Most other violinists who perform the work at all use the published version, but in many instances do some editing of the solo part -- not that the listener following without a score is likely to be really aware of any of these tweaks -- and most have demonstrated a real belief in and enthusiasm for the work. It is not the sort of virtuoso piece that reveals its character and works its magic in a mere mastery of its technical challenges: it demands this kind of special commitment. Anthony Marwood strikes me as being no less fully committed than Ulf Wallin, and it would be quite a stretch to regard either of these new recordings as disappointing in any respect. Both conductors seem fully in sync with their respective soloists, and have their orchestras on their toes. I can only report that my personal response favors the BIS presentation. The Swedish violinist, in a sense that defies explication, seems more thoroughly "at home" with the D minor Concerto than any other soloist I can recall in the work, and the sense of give-and-take between him and his conductor throughout all three works is one of those things that cannot be taken for granted in any performance, whether in a concert or in a studio recording.
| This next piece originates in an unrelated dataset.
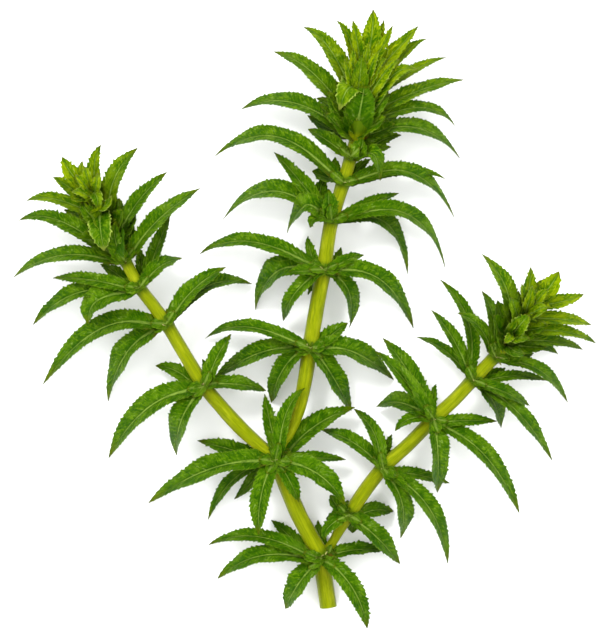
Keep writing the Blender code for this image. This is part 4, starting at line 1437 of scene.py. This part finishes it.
# %% Leaves at the front of the left tip
# How far up the core each grows, its point, its arch, its width, its age and its paleness.
# A negative paleness paints shade over the whole leaf.
LEFT_TIP_FRONT = [
    (0.25, (-44.4, 23.6, 11.0), (-42.8, 21.2, 12.0), 3.2, 0.20, 0.3),
    (0.08, (-37.2, 19.2, 11.6), (-36.9, 15.6, 12.4), 4.2, 0.02, -0.7),
    (0.50, (-39.9, 13.7, 12.4), (-40.7, 18.2, 13.6), 4.4, 0.12, 0.9),
    (0.62, (-38.5, 24.9, 12.0), (-39.8, 22.9, 13.0), 1.9, 0.60, 0.7),
    (0.80, (-41.2, 22.0, 12.8), (-41.4, 24.6, 13.2), 2.3, 0.40, 0.6),
    (0.80, (-45.6, 29.0, 12.2), (-44.0, 27.4, 12.8), 1.9, 1.00, 0.4),
    (0.85, (-43.9, 30.6, 12.2), (-43.3, 28.4, 13.0), 1.9, 1.00, 0.4),
    (0.75, (-41.3, 29.4, 12.0), (-41.6, 27.0, 13.0), 2.1, 0.90, 0.4),
    (0.62, (-46.4, 25.6, 11.6), (-44.0, 25.4, 12.6), 2.0, 0.80, 0.4),
]
print("front leaves of the left tip:", len(LEFT_TIP_FRONT))

# %% Leaves at the front of the centre tip
CENTRE_TIP_FRONT = [
    (0.12, (17.0, 45.2, 10.6), (14.4, 42.6, 11.8), 3.4, 0.05, 0.2),
    (0.10, (4.4, 45.6, 10.0), (7.0, 42.0, 11.4), 3.6, 0.05, 0.2),
    (0.03, (11.9, 46.5, 12.8), (11.3, 43.2, 13.5), 5.7, 0.03, -0.5),
    (0.30, (22.6, 49.8, 10.8), (17.4, 48.7, 12.2), 3.2, 0.85, 0.5),
    (0.42, (19.0, 52.0, 11.8), (15.6, 48.9, 12.8), 2.8, 0.85, 0.5),
    (0.72, (6.9, 41.7, 12.8), (8.7, 46.2, 13.9), 4.2, 0.45, 1.0),
    (0.48, (11.5, 52.7, 12.9), (11.2, 50.1, 13.8), 3.4, 0.45, -0.3),
    (0.52, (7.9, 52.0, 12.4), (8.9, 49.4, 13.3), 2.1, 0.90, 0.6),
    (0.62, (9.9, 54.2, 12.6), (9.7, 51.2, 13.4), 1.9, 1.00, 0.5),
    (0.66, (14.9, 53.6, 12.6), (13.5, 51.2, 13.5), 2.1, 1.00, 0.6),
    (0.70, (12.9, 55.4, 12.4), (12.3, 52.6, 13.3), 1.9, 1.00, 0.5),
    (0.60, (16.6, 51.9, 12.4), (14.6, 50.6, 13.2), 1.9, 0.95, 0.5),
]
print("front leaves of the centre tip:", len(CENTRE_TIP_FRONT))

# %% Leaves at the front of the right tip
RIGHT_TIP_FRONT = [
    (0.02, (38.9, -2.4, 11.4), (39.2, -4.2, 11.4), 2.6, 0.12, 0.1),
    (0.02, (43.9, -6.6, 11.0), (42.0, -6.0, 11.6), 2.6, 0.10, 0.3),
    (0.12, (45.0, -3.6, 11.8), (42.7, -3.4, 12.4), 2.2, 0.50, 0.5),
    (0.10, (44.9, 1.0, 12.8), (43.0, -0.8, 13.2), 3.4, 0.40, 0.6),
    (0.20, (39.7, -4.7, 12.8), (40.9, -3.4, 13.2), 1.7, 0.90, 0.9),
    (0.45, (41.2, 4.6, 12.2), (42.1, 2.4, 12.8), 2.6, 0.40, 0.1),
    (0.55, (48.8, 2.6, 12.2), (46.6, 2.2, 12.8), 2.4, 0.70, 0.4),
    (0.60, (45.4, 6.8, 12.4), (45.0, 4.6, 13.2), 2.0, 0.95, 0.5),
    (0.75, (48.6, 6.2, 12.4), (47.2, 5.0, 13.2), 2.0, 1.00, 0.5),
    (0.70, (43.3, 7.2, 11.8), (44.0, 5.0, 12.6), 1.9, 0.85, 0.4),
]
print("front leaves of the right tip:", len(RIGHT_TIP_FRONT))

# %% [markdown]
# ### Between the placed leaves
#
# The small inner leaves follow the rule that the plant grows by: each comes out a golden angle
# further round than the last, shorter, narrower and more upright towards the end. They could be
# placed one by one too, but there are too many, and they hide each other.

# %% Crowded young leaves
GOLDEN_ANGLE = math.radians(137.5)
YOUNG_THICKNESS = 0.12
TIP_FLOOR = 1.0
TIP_CEILING = 12.6  # inner leaves stay below those at the front
ARCH_CEILING = 12.4


def young_leaves(shape, start, end, count, longest, seed):
    """Short leaves set spirally up a shoot tip."""
    chance = random.Random(seed)
    growth = (end - start).normalized()
    side = growth.cross(UP).normalized()
    over = side.cross(growth).normalized()
    for number in range(count):
        share = number / (count - 1)
        centre = start.lerp(end, 0.05 + 0.90 * share)
        angle = number * GOLDEN_ANGLE + chance.uniform(-0.2, 0.2)
        out = side * math.cos(angle) + over * math.sin(angle)
        long = longest * (1.0 - 0.55 * share) * chance.uniform(0.85, 1.1)
        lean = 1.15 - 0.85 * share + chance.uniform(-0.1, 0.1)
        heading = growth * math.cos(lean) + out * math.sin(lean)
        base = centre + out * 0.4
        tip = base + heading * long
        arch = base + heading * long * 0.5 + out * long * 0.10 + growth * long * 0.06
        tip.z = min(max(tip.z, TIP_FLOOR), TIP_CEILING)
        arch.z = min(arch.z, ARCH_CEILING)
        wide = 3.4 - 1.5 * share
        age = min(1.0, 0.15 + 1.1 * share)
        own = seed * 100 + number
        draw_leaf(shape, base, arch, tip, wide, growth, age, own, 0.3, 0.34, YOUNG_THICKNESS)


print("young leaves in one turn:", round(math.tau / GOLDEN_ANGLE, 2))

# %% [markdown]
# ### The neck of the centre shoot
#
# Below its crowded leaves the centre shoot shows a wide stem that is young and still green. It
# could be part of the stem, but it belongs to the tip's solid, so it is a short tube of its own.
# Six small leaf ends lie on its upper edge.

# %% Neck
CENTRE_NECK = [
    (10.3, 35.4, 8.6, 1.5),
    (10.6, 37.2, 8.9, 2.1),
    (10.8, 38.6, 9.1, 2.6),
    (10.9, 39.9, 9.2, 2.7),
]
NECK_SIDES = 32
NECK_ROUND = 7.4  # the square of the neck's radius in millimetres
NECK_LEAVES = 6
TIP_RIDGE = 0.02


def draw_neck(shape, growth):
    """The wide young stem below the centre shoot's crowded leaves, with small leaf ends on it."""
    neck = Vector(CENTRE_NECK[-1][:3])
    green_from = Vector(CENTRE_NECK[-2][:3])
    course = smooth_course(CENTRE_NECK, STEM_STEP)
    draw_tube(shape, course, NECK_SIDES, [green_from, neck], 0.3, TIP_RIDGE)
    for number in range(NECK_LEAVES):
        aside = -2.1 + 0.84 * number
        height = math.sqrt(NECK_ROUND - aside * aside)
        base = neck + Vector((aside, -0.35 + 0.1 * number, height))
        tip = base + Vector((0.3 * aside, 0.55, 0.15))
        arch = (base + tip) * 0.5 + UP * 0.1
        draw_leaf(shape, base, arch, tip, 0.4, growth, 1.0, number, 0.8, 0.0, 0.1)


print("the neck is", 2 * CENTRE_NECK[-1][3], "mm wide at its top")

# %% Placed and front leaves
FRONT_HEIGHT = 12.39  # leaves that arch higher are given again, with their looks
FRONT_FOLD = 0.25  # the young leaves at the front are flatter than the others


def placed_leaves(shape, start, end, growth, rows, youth, seed):
    """The leaves that were placed one by one, except those at the front."""
    for number, (share, tip, arch, width) in enumerate(rows):
        if arch[2] > FRONT_HEIGHT:
            continue
        tip = Vector(tip)
        arch = Vector(arch)
        centre = start.lerp(end, share)
        base = centre + outward(centre, growth, arch) * 0.3
        age = min(1.0, max(0.05, 1.35 * share + youth))
        draw_leaf(shape, base, arch, tip, width, growth, age, seed * 100 + 50 + number)


def widths_for(width):
    """How a front leaf's width changes along it: broad young leaves have blunter points."""
    if width > 5.0:
        return BLUNT_WIDTHS
    return BROAD_WIDTHS if width > 3.0 else BLADE_WIDTHS


def front_leaves(shape, start, end, growth, rows, seed):
    """The leaves that curl towards the viewer, each with its age and paleness."""
    for number, (share, tip, arch, width, age, pale) in enumerate(rows):
        tip = Vector(tip)
        arch = Vector(arch)
        centre = start.lerp(end, share)
        base = centre + outward(centre, growth, arch) * 0.6
        own = seed * 100 + 80 + number
        looks = {"pale": pale, "widths": widths_for(width), "fold": FRONT_FOLD}
        draw_leaf(shape, base, arch, tip, width, growth, age, own, **looks)


print("leaves that arch above", FRONT_HEIGHT, "mm are at the front")

# %% Shoot tips
CORE_SIDES = 20


def shoot_tip(node, core, rows, front, extra, longest, youth, seed):
    """A shoot tip: its core, the placed leaves, the crowded ones and those at the front."""
    start = Vector(core[0][:3])
    end = Vector(core[-1][:3])
    growth = (end - start).normalized()
    shape = new_shape()
    lower = Vector(core[0]) - Vector((*growth, 0.0)) * 1.2
    course = smooth_course([lower, *core], 0.8)
    draw_tube(shape, course, CORE_SIDES, [start, start + growth * 2.0, end], 0.5, TIP_RIDGE)
    if node == "shoot_tip_centre":
        draw_neck(shape, growth)
    placed_leaves(shape, start, end, growth, rows, youth, seed)
    young_leaves(shape, start, end, extra, longest, seed)
    front_leaves(shape, start, end, growth, front, seed)
    finish_piece(node.replace("shoot_tip", "leafy_tip"), shape, node)


shoot_tip("shoot_tip_left", LEFT_TIP_CORE, LEFT_TIP_LEAVES, LEFT_TIP_FRONT, 26, 7.5, -0.04, 41)
shoot_tip("shoot_tip_centre", CENTRE_TIP_CORE, CENTRE_TIP_LEAVES, CENTRE_TIP_FRONT, 36, 9.5, -0.06, 42)
shoot_tip("shoot_tip_right", RIGHT_TIP_CORE, RIGHT_TIP_LEAVES, RIGHT_TIP_FRONT, 26, 7.5, 0.10, 43)

# %% [markdown]
# ## Table
#
# The sprig lies on a plain white table. A grid of one face is enough, as it is flat and nothing
# shows its edge. Its paint is very slightly uneven, because an even white looks like no surface.

# %% Table
TABLE_HALF = 1.5  # metres from the table's middle to its edge

table_shape = bmesh.new()
bmesh.ops.create_grid(table_shape, x_segments=1, y_segments=1, size=TABLE_HALF)
table_mesh = bpy.data.meshes.new("table")
table_shape.to_mesh(table_mesh)
table_shape.free()
table = bpy.data.objects.new("table", table_mesh)
bpy.context.scene.collection.objects.link(table)
print("table side in metres:", 2.0 * TABLE_HALF)

# %% Table paint
paint, paint_tree, paint_shader = new_finish("table_white")
paint_place = put(paint_tree, "ShaderNodeTexCoord", {}).outputs["Object"]
paint_clouds = mottle(paint_tree, paint_place, 30.0)
paint_white = blend_colours(paint_tree, paint_clouds, (0.92, 0.92, 0.92), (0.95, 0.95, 0.95))
paint_tree.links.new(paint_white, paint_shader.inputs["Base Color"])
paint_shader.inputs["Roughness"].default_value = 0.8
table_mesh.materials.append(paint)
print("table paint nodes:", len(paint_tree.nodes))

# %% [markdown]
# ## Light
#
# Soft light comes from all round. One large lamp could give it, but its shadows would show on
# the table, so a bright sky does. A small lamp high on the left puts glints on the leaves, and
# a weaker, wider one on the right keeps their far sides from going black.

# %% Light
SKY_STRENGTH = 1.92


def soft_lamp(name, place, size, power):
    """A square lamp that faces the sprig. Its size is in metres and its power in watts."""
    lamp = bpy.data.lights.new(name, "AREA")
    lamp.shape = "SQUARE"
    lamp.size = size
    lamp.energy = power
    stand = bpy.data.objects.new(name, lamp)
    stand.location = place
    stand.rotation_mode = "QUATERNION"
    stand.rotation_quaternion = (-Vector(place)).to_track_quat("-Z", "Y")
    bpy.context.scene.collection.objects.link(stand)


soft_lamp("lamp_left", (-0.25, 0.35, 0.60), 0.14, 2.8)
soft_lamp("lamp_right", (0.45, 0.10, 0.50), 0.30, 0.7)
sky = bpy.data.worlds.new("pale_sky")
sky.use_nodes = True
sky.node_tree.nodes["Background"].inputs["Color"].default_value = (1.0, 1.0, 1.0, 1.0)
sky.node_tree.nodes["Background"].inputs["Strength"].default_value = SKY_STRENGTH
bpy.context.scene.world = sky
bpy.context.scene.view_settings.view_transform = "Standard"
print("lamps:", [light.name for light in bpy.data.lights])

# %% [markdown]
# ## Camera
#
# The camera looks straight down. It could be a flat view without depth, but that looks drawn.
# Instead it has a long lens and stands far back, so that near leaves look hardly larger than
# far ones.

# %% Camera
VIEW_LENGTH = 0.128  # metres of table along the picture's long side
LENS = 400.0
SENSOR = 36.0
MIDDLE_HEIGHT = 0.007
SIDE_SHIFT = -0.0002

camera_data = bpy.data.cameras.new("camera")
camera_data.lens = LENS
camera_data.sensor_width = SENSOR
camera_data.clip_start = 0.01
camera_data.clip_end = 20.0
camera = bpy.data.objects.new("camera", camera_data)
camera.location = (SIDE_SHIFT, 0.0, MIDDLE_HEIGHT + VIEW_LENGTH * LENS / SENSOR)
bpy.context.scene.collection.objects.link(camera)
bpy.context.scene.camera = camera
print("camera height in metres:", round(camera.location.z, 3))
Finally, while the Hyperion recording, taped just a year ago, is well up to that label’s high standards, the realism, balance and overall spaciousness of the BIS recording, taped in Dresden in June 2009, is more vivid still, whether played back in multichannel or two-channel stereo. Laura Tunbridge’s well-written annotation for Hyperion, while less expansive than Wallin’s for BIS, is no less authoritative, and omits nothing we really need to know. The music is served handsomely on both CDs; the difference in BIS’s favor, which comes to the listener on a very personal level if at all, comprises a sense of occasion on the performers’ part that never seems self-conscious or given undue emphasis for its own sake, and a sound quality that goes beyond generalized excellence to fit the music at hand, and this particular performance of it, in the fullest most specific sense.